— Start RAW RECORDS —

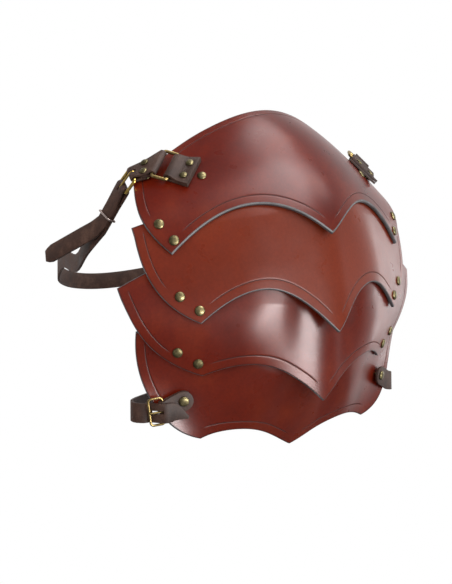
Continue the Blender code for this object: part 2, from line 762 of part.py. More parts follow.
# Chest buckle frame and prong
e, b, n = buckle_axes
frame_half = CHEST_STRAP_WIDTH / 2 + FRAME_PLAY + WIRE
half = CHEST_FRAME_PITCH / 2
frame_loop = rounded_loop(heel + half * e, e, b, half, frame_half, RING_CORNER)
tube("front_buckle_frame", frame_loop, WIRE, BRASS, True, n)
eye = WIRE + BAR_CLEARANCE + PRONG_WIRE
rest = WIRE + TOUCH_GAP + PRONG_WIRE
prong_line = prong_path(heel, e, n, CHEST_FRAME_PITCH + PRONG_TIP, rest, eye)
tube("front_buckle_prong", prong_line, PRONG_WIRE, BRASS, False, b, origin=heel)
slot = PRONG_WIRE + SLOT_CLEARANCE
cut_box(chape, "front_tab_slot", heel + SLOT_REACH / 2 * end_axes[0], end_axes,
        (SLOT_REACH / 2 + eye + PRONG_WIRE + SLOT_CLEARANCE, slot, 2 * CHAPE_FOLD))

# Keeper: a wire loop round both layers of the doubled strap
layer = (STRAP_LEATHER + TOUCH_GAP) / 2
ke, kb, kn = keeper_axes
keeper_half = CHEST_STRAP_WIDTH / 2 + KEEPER_PLAY + KEEPER_WIRE
keeper_lift = layer + STRAP_LEATHER / 2 + KEEPER_PLAY + KEEPER_WIRE
keeper_loop = rounded_loop(keeper, kb, kn, keeper_half, keeper_lift, 2 * KEEPER_WIRE)
tube("chest_strap_keeper", keeper_loop, KEEPER_WIRE, BRASS, True, ke, origin=keeper)

# Chest strap: riveted fold at the rear ring, round the body, up through the buckle and back
rear_far, rear_axes, rear_heel, rear_end_axes, rear_toe = chain(1)[:5]
rear_map, rear_length = skewed_mapping(rear_far, rear_axes, rear_heel, rear_end_axes)
rear_path = [(REAR_LEG, -FOLD), (REAR_LEG / 2, -FOLD)]
rear_path += arc_places(FOLD, -pi / 2, -3 * pi / 2, 6)
for share, ease in ((0.16, 0.30), (0.32, 0.80), (0.48, 1.0), (0.70, 1.0), (1.0, 1.0)):
    rear_path.append((share * rear_length, blend(FOLD, TAB_HIGH, ease)))
stations = []
for (s, h), (ds, dh) in zip(rear_path, offset_places(rear_path)):
    centre, se, sb, sn = rear_map(s, h)
    stations.append((centre, sb, ds * se + dh * sn, CHEST_STRAP_WIDTH))


def torso_place(turn):
    """Strap place and outward direction round the body, turned from the front middle."""
    out = np.array((-sin(turn) * TORSO_HALF_DEPTH, -cos(turn) * TORSO_HALF_WIDTH, 0.0))
    fall = CHEST_HIGH + (CHEST_LOW - CHEST_HIGH) * sin(turn)
    place = (-TORSO_CENTRE - TORSO_HALF_WIDTH * sin(turn), -TORSO_HALF_DEPTH * cos(turn), -fall)
    return np.array(place), unit(out)


def even_width(s, total):
    """The chest strap's width away from its tip."""
    return CHEST_STRAP_WIDTH


run = [(stations[-2][0], stations[-2][2]), (stations[-1][0], stations[-1][2])]
run.append((rear_toe, mirrored(BUCKLE_OUT, 1)))
back_place, back_out = torso_place(pi)
off_back = BACK_STAND_OFF * np.array((0.0, 1.0, 0.0))
run.append((blend(rear_toe, back_place, 0.45) + off_back, back_out))
run += [torso_place(pi * i / 8) for i in range(8, 0, -1)]
for (inward, forward, fall), direction in CHEST_SHARES:
    place = (-inward * TORSO_CENTRE, -forward * TORSO_HALF_DEPTH, -fall * CHEST_LOW)
    run.append((np.array(place), unit(np.array(direction))))
for step in (2, 1, 0, -1, -2):
    run.append((keeper + step * KEEPER_STEP * ke - layer * kn, kn))
run.append((toe - FOLD * n, n))
spans = [1, 3, 4, 6] + [6] * 7 + [6, 5, 4, 1, 1, 1, 1, 4]
stations += route_stations(run, spans, even_width)[2:-1]
fold_path = arc_places(FOLD, -pi / 2, -3 * pi / 2, 8)
for (s, h), (ds, dh) in zip(fold_path, offset_places(fold_path)):
    stations.append((toe + s * e + h * n, -b, -(ds * e + dh * n), CHEST_STRAP_WIDTH))


def free_width(s, total):
    """Strap width towards its blunt tip."""
    left = (total - s) / CHEST_STRAP_WIDTH
    return CHEST_STRAP_WIDTH * (0.62 + 0.38 * min(left / 0.35, 1.0))


free = [(toe + FOLD * n, -n)]
for step in (-2, -1, 0, 1):
    free.append((keeper + step * KEEPER_STEP * ke + layer * kn, -kn))
bend = keeper + 2 * KEEPER_STEP * ke + (layer + FREE_LIFT) * kn
pull = unit(np.array(FREE_PULL))
for share in (0.10, 0.32, 0.58, 0.96, 1.0):
    free.append((bend + share * FREE_END * pull, -unit(np.array(FREE_OUT))))
stations += route_stations(free, [4, 2, 1, 1, 3, 4, 3, 4, 1], free_width)[1:]
strap = ribbon("chest_strap", stations, STRAP_LEATHER, BROWN)
cut_box(strap, "front_strap_slot", toe - SLOT_REACH * e + FOLD * n, buckle_axes,
        (FOLD + STRAP_LEATHER / 2 + SLOT_REACH, slot, FOLD))
leg_middle, _, leg_across, leg_out = rear_map(0.62 * rear_length, TAB_LOW)
for label, side in (("upper", -1), ("lower", 1)):
    place = leg_middle + side * REAR_RIVET_SPACING / 2 * leg_across
    rivet(f"rear_strap_rivet_{label}", place, leg_out, SMALL_CAP, [strap], BRASS)

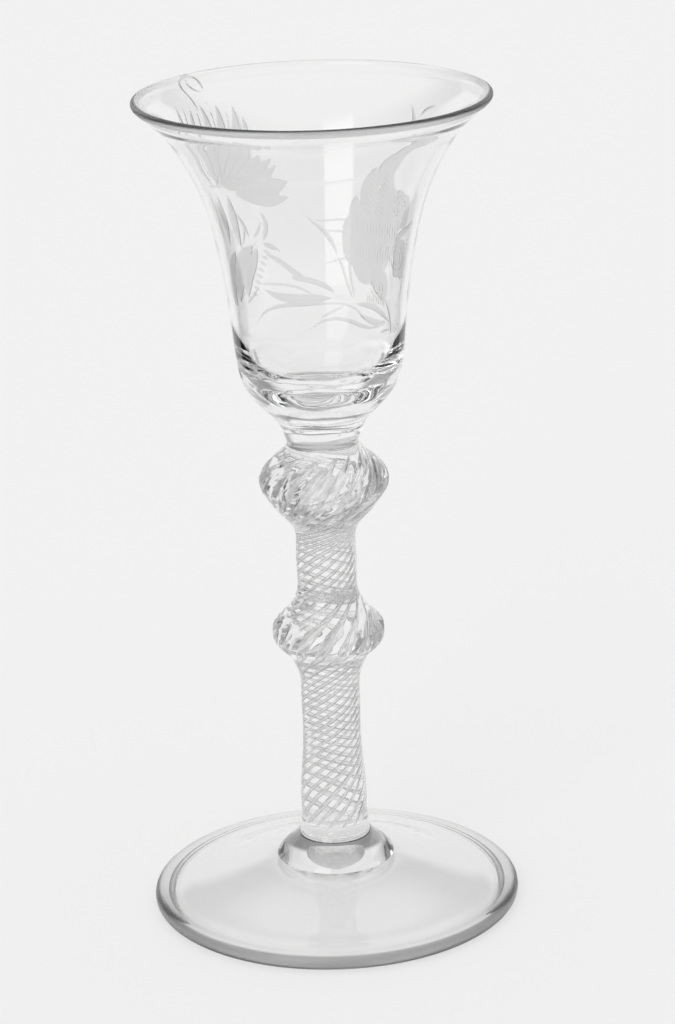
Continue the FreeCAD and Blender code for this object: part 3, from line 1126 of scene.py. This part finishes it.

— End RAW RECORDS —

• _REQUEST_:
Return every record above exactly as it appears.

• _WRITTEN ANSWER_:
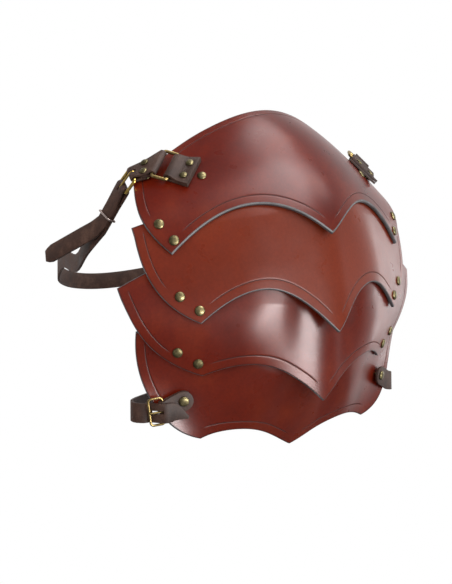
Continue the Blender code for this object: part 2, from line 762 of part.py. More parts follow.
# Chest buckle frame and prong
e, b, n = buckle_axes
frame_half = CHEST_STRAP_WIDTH / 2 + FRAME_PLAY + WIRE
half = CHEST_FRAME_PITCH / 2
frame_loop = rounded_loop(heel + half * e, e, b, half, frame_half, RING_CORNER)
tube("front_buckle_frame", frame_loop, WIRE, BRASS, True, n)
eye = WIRE + BAR_CLEARANCE + PRONG_WIRE
rest = WIRE + TOUCH_GAP + PRONG_WIRE
prong_line = prong_path(heel, e, n, CHEST_FRAME_PITCH + PRONG_TIP, rest, eye)
tube("front_buckle_prong", prong_line, PRONG_WIRE, BRASS, False, b, origin=heel)
slot = PRONG_WIRE + SLOT_CLEARANCE
cut_box(chape, "front_tab_slot", heel + SLOT_REACH / 2 * end_axes[0], end_axes,
        (SLOT_REACH / 2 + eye + PRONG_WIRE + SLOT_CLEARANCE, slot, 2 * CHAPE_FOLD))

# Keeper: a wire loop round both layers of the doubled strap
layer = (STRAP_LEATHER + TOUCH_GAP) / 2
ke, kb, kn = keeper_axes
keeper_half = CHEST_STRAP_WIDTH / 2 + KEEPER_PLAY + KEEPER_WIRE
keeper_lift = layer + STRAP_LEATHER / 2 + KEEPER_PLAY + KEEPER_WIRE
keeper_loop = rounded_loop(keeper, kb, kn, keeper_half, keeper_lift, 2 * KEEPER_WIRE)
tube("chest_strap_keeper", keeper_loop, KEEPER_WIRE, BRASS, True, ke, origin=keeper)

# Chest strap: riveted fold at the rear ring, round the body, up through the buckle and back
rear_far, rear_axes, rear_heel, rear_end_axes, rear_toe = chain(1)[:5]
rear_map, rear_length = skewed_mapping(rear_far, rear_axes, rear_heel, rear_end_axes)
rear_path = [(REAR_LEG, -FOLD), (REAR_LEG / 2, -FOLD)]
rear_path += arc_places(FOLD, -pi / 2, -3 * pi / 2, 6)
for share, ease in ((0.16, 0.30), (0.32, 0.80), (0.48, 1.0), (0.70, 1.0), (1.0, 1.0)):
    rear_path.append((share * rear_length, blend(FOLD, TAB_HIGH, ease)))
stations = []
for (s, h), (ds, dh) in zip(rear_path, offset_places(rear_path)):
    centre, se, sb, sn = rear_map(s, h)
    stations.append((centre, sb, ds * se + dh * sn, CHEST_STRAP_WIDTH))


def torso_place(turn):
    """Strap place and outward direction round the body, turned from the front middle."""
    out = np.array((-sin(turn) * TORSO_HALF_DEPTH, -cos(turn) * TORSO_HALF_WIDTH, 0.0))
    fall = CHEST_HIGH + (CHEST_LOW - CHEST_HIGH) * sin(turn)
    place = (-TORSO_CENTRE - TORSO_HALF_WIDTH * sin(turn), -TORSO_HALF_DEPTH * cos(turn), -fall)
    return np.array(place), unit(out)


def even_width(s, total):
    """The chest strap's width away from its tip."""
    return CHEST_STRAP_WIDTH


run = [(stations[-2][0], stations[-2][2]), (stations[-1][0], stations[-1][2])]
run.append((rear_toe, mirrored(BUCKLE_OUT, 1)))
back_place, back_out = torso_place(pi)
off_back = BACK_STAND_OFF * np.array((0.0, 1.0, 0.0))
run.append((blend(rear_toe, back_place, 0.45) + off_back, back_out))
run += [torso_place(pi * i / 8) for i in range(8, 0, -1)]
for (inward, forward, fall), direction in CHEST_SHARES:
    place = (-inward * TORSO_CENTRE, -forward * TORSO_HALF_DEPTH, -fall * CHEST_LOW)
    run.append((np.array(place), unit(np.array(direction))))
for step in (2, 1, 0, -1, -2):
    run.append((keeper + step * KEEPER_STEP * ke - layer * kn, kn))
run.append((toe - FOLD * n, n))
spans = [1, 3, 4, 6] + [6] * 7 + [6, 5, 4, 1, 1, 1, 1, 4]
stations += route_stations(run, spans, even_width)[2:-1]
fold_path = arc_places(FOLD, -pi / 2, -3 * pi / 2, 8)
for (s, h), (ds, dh) in zip(fold_path, offset_places(fold_path)):
    stations.append((toe + s * e + h * n, -b, -(ds * e + dh * n), CHEST_STRAP_WIDTH))


def free_width(s, total):
    """Strap width towards its blunt tip."""
    left = (total - s) / CHEST_STRAP_WIDTH
    return CHEST_STRAP_WIDTH * (0.62 + 0.38 * min(left / 0.35, 1.0))


free = [(toe + FOLD * n, -n)]
for step in (-2, -1, 0, 1):
    free.append((keeper + step * KEEPER_STEP * ke + layer * kn, -kn))
bend = keeper + 2 * KEEPER_STEP * ke + (layer + FREE_LIFT) * kn
pull = unit(np.array(FREE_PULL))
for share in (0.10, 0.32, 0.58, 0.96, 1.0):
    free.append((bend + share * FREE_END * pull, -unit(np.array(FREE_OUT))))
stations += route_stations(free, [4, 2, 1, 1, 3, 4, 3, 4, 1], free_width)[1:]
strap = ribbon("chest_strap", stations, STRAP_LEATHER, BROWN)
cut_box(strap, "front_strap_slot", toe - SLOT_REACH * e + FOLD * n, buckle_axes,
        (FOLD + STRAP_LEATHER / 2 + SLOT_REACH, slot, FOLD))
leg_middle, _, leg_across, leg_out = rear_map(0.62 * rear_length, TAB_LOW)
for label, side in (("upper", -1), ("lower", 1)):
    place = leg_middle + side * REAR_RIVET_SPACING / 2 * leg_across
    rivet(f"rear_strap_rivet_{label}", place, leg_out, SMALL_CAP, [strap], BRASS)

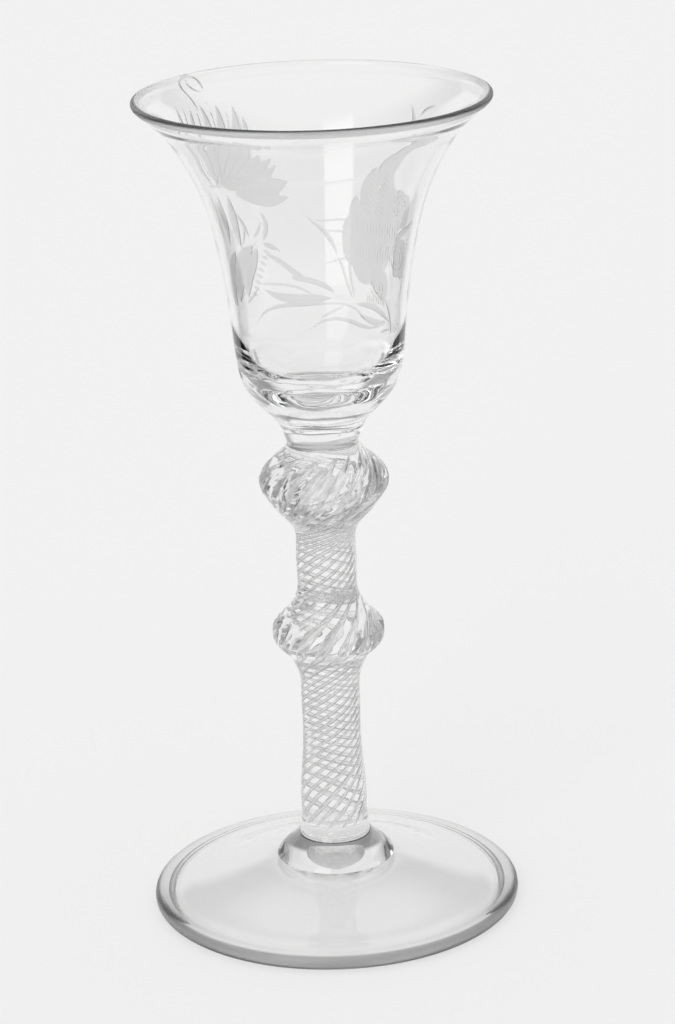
Continue the FreeCAD and Blender code for this object: part 3, from line 1126 of scene.py. This part finishes it.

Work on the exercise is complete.